▶ _What to do_: Which lines hold the word "that"? Copy each one.

Structured object records:
^^^^^^^^

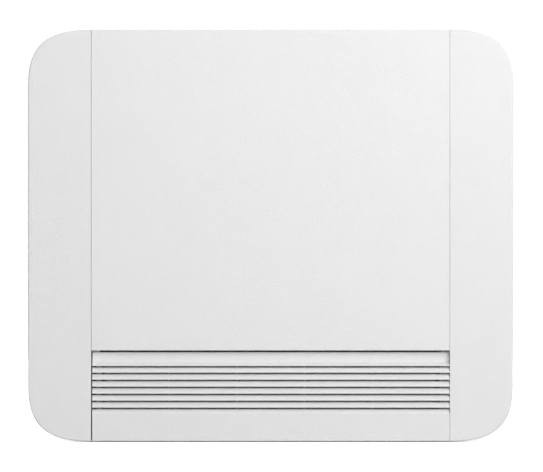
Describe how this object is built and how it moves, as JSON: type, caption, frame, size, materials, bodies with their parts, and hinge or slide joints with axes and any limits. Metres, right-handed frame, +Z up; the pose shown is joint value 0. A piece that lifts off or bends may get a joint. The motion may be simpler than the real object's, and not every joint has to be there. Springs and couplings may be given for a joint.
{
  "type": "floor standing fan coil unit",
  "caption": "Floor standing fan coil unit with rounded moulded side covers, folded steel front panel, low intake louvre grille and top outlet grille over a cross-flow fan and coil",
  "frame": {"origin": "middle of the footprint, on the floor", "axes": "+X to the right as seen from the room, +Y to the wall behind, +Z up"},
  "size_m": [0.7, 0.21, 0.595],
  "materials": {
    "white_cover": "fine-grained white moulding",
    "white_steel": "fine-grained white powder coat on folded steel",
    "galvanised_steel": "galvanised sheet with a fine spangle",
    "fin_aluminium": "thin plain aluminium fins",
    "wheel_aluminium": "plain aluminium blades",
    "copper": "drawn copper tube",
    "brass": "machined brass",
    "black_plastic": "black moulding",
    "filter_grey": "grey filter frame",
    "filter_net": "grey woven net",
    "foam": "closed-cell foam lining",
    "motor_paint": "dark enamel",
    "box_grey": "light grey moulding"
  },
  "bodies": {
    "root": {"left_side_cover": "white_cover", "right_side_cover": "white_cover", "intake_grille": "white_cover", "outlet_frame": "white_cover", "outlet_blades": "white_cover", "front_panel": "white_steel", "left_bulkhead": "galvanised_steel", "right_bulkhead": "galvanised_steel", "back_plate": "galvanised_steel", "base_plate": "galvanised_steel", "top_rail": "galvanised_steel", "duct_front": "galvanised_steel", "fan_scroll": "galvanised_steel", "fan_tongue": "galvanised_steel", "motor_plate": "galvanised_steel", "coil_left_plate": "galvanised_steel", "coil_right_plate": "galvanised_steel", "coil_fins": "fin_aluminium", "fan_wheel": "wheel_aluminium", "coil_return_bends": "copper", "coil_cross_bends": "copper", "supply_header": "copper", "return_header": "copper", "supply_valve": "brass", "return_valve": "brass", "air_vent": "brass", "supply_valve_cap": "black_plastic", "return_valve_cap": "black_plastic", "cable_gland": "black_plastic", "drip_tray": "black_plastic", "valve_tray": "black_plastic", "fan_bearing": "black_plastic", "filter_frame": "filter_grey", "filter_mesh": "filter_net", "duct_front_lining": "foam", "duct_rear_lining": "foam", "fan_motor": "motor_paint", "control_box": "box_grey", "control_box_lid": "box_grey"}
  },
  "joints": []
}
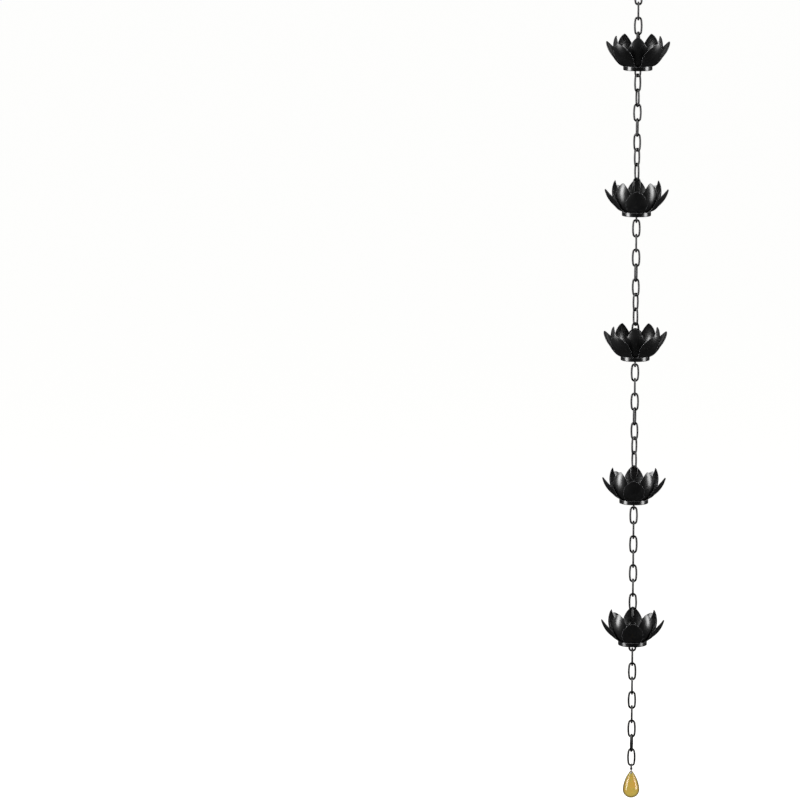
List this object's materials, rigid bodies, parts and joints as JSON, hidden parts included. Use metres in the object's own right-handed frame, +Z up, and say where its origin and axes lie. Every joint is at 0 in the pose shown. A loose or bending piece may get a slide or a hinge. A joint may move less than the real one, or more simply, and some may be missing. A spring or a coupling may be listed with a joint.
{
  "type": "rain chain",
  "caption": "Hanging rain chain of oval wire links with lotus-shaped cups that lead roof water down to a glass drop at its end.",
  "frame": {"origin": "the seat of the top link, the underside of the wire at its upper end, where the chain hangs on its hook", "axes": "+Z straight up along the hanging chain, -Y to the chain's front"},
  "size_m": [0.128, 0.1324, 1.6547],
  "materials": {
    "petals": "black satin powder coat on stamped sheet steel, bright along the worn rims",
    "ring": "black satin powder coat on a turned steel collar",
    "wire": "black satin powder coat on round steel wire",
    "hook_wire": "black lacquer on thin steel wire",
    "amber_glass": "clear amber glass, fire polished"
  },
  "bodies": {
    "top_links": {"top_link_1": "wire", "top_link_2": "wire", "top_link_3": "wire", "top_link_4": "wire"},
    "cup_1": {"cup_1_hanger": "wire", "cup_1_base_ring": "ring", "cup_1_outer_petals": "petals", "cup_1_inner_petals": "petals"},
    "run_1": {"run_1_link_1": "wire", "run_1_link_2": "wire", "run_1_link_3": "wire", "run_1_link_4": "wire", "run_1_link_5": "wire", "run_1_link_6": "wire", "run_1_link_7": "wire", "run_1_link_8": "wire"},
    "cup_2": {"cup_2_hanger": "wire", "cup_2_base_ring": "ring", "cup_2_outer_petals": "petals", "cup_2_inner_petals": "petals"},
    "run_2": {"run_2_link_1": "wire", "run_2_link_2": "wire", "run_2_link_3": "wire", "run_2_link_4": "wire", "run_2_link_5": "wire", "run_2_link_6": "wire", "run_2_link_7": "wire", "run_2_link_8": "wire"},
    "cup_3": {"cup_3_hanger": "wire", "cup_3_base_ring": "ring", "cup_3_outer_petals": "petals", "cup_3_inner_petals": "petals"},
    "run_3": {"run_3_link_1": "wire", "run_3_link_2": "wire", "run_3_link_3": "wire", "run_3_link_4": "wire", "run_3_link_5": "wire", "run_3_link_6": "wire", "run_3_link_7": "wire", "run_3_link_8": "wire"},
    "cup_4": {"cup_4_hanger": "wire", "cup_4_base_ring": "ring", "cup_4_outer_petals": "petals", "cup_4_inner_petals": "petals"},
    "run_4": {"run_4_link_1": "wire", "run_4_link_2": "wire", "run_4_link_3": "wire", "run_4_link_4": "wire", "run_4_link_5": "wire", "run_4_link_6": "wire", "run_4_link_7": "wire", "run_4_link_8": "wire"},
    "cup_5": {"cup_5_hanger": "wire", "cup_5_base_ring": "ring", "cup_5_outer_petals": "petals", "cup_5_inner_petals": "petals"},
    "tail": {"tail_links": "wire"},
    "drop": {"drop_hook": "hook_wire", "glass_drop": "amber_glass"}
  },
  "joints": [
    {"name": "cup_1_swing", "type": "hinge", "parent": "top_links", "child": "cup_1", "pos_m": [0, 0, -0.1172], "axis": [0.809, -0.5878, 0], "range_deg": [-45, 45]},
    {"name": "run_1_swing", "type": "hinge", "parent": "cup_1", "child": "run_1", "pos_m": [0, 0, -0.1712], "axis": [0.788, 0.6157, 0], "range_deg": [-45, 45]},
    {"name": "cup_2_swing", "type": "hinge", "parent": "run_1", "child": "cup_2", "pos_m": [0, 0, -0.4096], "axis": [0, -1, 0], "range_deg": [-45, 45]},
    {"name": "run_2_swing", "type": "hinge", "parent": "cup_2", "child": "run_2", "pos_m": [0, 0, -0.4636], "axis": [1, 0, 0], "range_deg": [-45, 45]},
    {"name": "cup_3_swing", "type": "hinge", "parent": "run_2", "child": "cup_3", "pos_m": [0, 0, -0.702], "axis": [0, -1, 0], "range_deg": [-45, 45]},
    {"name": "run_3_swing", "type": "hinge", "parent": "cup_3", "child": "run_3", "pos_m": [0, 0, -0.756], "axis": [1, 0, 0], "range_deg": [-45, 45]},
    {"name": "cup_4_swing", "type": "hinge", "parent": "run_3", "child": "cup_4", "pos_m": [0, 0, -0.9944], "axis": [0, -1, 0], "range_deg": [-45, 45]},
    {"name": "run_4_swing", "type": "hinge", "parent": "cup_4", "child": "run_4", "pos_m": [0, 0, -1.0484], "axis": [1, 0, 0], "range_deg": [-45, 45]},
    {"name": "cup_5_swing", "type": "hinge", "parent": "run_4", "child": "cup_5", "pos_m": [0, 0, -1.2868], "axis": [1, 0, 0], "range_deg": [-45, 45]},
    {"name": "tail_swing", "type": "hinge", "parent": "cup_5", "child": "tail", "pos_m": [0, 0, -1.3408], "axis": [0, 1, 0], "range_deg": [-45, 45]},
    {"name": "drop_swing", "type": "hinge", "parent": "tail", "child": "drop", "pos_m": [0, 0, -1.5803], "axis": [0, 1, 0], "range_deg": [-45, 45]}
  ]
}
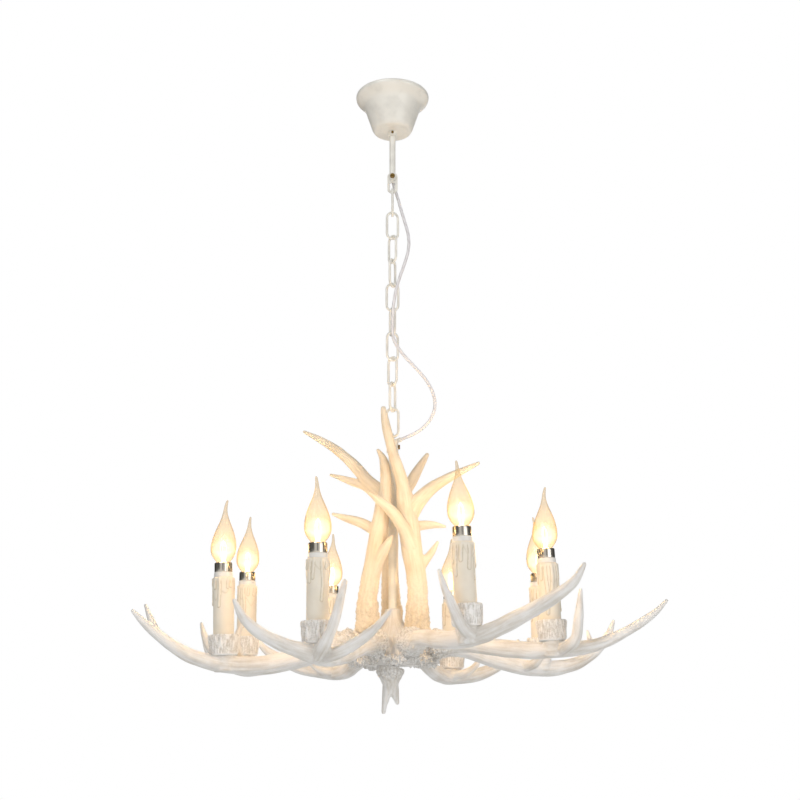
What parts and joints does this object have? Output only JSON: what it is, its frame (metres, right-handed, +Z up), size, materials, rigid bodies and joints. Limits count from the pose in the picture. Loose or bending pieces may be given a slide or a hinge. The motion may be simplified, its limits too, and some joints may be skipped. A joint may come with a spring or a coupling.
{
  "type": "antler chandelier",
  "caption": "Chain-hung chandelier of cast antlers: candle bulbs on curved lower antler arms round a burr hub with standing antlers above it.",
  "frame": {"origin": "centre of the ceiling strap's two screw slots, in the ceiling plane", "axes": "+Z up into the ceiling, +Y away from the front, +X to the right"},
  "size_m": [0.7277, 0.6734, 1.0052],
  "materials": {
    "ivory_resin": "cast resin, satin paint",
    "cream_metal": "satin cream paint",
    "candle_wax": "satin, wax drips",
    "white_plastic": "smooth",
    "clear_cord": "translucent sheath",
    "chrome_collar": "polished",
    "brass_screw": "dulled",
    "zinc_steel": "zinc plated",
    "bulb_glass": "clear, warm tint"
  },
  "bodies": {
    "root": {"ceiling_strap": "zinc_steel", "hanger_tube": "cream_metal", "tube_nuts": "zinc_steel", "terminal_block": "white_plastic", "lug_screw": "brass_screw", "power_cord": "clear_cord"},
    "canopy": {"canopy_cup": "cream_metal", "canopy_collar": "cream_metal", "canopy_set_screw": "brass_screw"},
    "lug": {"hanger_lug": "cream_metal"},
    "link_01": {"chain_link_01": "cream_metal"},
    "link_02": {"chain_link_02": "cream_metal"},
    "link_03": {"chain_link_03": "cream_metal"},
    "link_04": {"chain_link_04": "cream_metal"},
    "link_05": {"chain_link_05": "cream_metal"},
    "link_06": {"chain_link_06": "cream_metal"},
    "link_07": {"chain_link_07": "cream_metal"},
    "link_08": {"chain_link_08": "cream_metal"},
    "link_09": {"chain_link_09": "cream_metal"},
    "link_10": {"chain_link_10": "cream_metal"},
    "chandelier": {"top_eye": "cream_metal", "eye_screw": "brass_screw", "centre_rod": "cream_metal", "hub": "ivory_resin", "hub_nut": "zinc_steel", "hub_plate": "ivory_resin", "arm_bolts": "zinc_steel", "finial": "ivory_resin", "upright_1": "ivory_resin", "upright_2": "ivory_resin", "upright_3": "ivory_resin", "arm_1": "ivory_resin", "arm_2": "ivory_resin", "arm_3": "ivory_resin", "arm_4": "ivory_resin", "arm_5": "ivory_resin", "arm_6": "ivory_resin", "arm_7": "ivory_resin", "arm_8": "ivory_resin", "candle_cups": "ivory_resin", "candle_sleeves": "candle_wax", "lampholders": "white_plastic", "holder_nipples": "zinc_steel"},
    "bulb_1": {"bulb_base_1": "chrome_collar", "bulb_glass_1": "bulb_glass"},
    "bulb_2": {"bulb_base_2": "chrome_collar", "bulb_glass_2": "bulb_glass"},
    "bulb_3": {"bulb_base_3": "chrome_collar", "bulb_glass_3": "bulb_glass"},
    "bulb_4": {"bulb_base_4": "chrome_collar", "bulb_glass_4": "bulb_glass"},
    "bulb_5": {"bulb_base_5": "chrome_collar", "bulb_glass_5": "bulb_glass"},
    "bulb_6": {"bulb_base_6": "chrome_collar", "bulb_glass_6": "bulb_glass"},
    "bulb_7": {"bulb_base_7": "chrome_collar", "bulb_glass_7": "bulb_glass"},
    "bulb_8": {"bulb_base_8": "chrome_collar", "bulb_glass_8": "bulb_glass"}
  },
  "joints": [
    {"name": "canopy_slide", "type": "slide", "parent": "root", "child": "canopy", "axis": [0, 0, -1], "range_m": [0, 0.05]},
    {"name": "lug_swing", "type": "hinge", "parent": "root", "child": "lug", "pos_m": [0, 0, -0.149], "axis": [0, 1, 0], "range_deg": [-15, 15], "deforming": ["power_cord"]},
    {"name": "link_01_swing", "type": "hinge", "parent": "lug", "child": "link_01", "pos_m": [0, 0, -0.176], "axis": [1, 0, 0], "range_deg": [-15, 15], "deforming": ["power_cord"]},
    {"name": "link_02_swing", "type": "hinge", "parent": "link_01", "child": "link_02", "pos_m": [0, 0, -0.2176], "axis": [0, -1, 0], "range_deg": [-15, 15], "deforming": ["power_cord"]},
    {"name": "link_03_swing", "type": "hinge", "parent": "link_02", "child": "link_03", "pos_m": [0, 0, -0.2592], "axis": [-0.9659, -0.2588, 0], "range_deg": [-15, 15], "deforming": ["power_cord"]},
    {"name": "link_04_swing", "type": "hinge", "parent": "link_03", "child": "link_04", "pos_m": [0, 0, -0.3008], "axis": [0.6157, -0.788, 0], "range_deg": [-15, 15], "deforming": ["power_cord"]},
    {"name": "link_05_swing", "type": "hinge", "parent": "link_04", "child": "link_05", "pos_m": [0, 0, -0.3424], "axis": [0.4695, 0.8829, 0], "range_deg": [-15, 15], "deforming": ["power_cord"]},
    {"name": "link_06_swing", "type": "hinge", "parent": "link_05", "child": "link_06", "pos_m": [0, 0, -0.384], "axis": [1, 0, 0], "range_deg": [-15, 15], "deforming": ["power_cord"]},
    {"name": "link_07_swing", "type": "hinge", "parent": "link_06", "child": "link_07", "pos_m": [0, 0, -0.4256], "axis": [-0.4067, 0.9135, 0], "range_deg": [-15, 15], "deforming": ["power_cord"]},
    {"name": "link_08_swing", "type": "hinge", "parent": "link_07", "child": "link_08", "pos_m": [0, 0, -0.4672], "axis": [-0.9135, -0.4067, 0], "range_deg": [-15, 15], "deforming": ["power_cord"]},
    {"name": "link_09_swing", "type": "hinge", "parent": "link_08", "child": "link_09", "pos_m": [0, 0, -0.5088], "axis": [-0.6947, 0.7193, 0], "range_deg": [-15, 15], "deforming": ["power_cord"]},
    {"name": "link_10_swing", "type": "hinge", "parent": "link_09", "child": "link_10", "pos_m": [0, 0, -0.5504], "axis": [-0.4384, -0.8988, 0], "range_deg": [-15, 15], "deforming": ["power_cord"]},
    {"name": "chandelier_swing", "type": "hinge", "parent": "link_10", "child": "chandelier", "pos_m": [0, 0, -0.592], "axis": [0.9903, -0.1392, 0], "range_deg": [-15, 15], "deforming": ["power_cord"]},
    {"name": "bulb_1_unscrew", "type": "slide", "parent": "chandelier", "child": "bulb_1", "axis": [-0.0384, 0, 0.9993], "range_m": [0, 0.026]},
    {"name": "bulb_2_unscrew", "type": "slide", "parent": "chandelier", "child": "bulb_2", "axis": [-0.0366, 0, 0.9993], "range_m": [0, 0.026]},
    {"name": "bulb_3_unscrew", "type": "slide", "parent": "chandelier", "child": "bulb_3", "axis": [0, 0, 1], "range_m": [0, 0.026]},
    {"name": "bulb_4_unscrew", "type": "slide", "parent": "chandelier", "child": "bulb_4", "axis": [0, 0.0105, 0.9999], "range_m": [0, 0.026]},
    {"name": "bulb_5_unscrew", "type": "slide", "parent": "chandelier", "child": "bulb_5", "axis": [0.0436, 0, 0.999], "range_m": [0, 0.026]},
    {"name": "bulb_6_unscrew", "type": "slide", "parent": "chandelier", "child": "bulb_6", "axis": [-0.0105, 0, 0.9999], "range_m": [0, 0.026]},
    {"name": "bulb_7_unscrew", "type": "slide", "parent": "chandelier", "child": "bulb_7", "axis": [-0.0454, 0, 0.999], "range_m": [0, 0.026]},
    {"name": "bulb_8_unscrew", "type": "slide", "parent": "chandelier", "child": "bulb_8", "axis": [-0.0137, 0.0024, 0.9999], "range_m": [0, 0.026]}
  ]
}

^^^^^^^^

▶ _Result of this task_:
Describe how this object is built and how it moves, as JSON: type, caption, frame, size, materials, bodies with their parts, and hinge or slide joints with axes and any limits. Metres, right-handed frame, +Z up; the pose shown is joint value 0. A piece that lifts off or bends may get a joint. The motion may be simpler than the real object's, and not every joint has to be there. Springs and couplings may be given for a joint.
  "caption": "Hanging rain chain of oval wire links with lotus-shaped cups that lead roof water down to a glass drop at its end.",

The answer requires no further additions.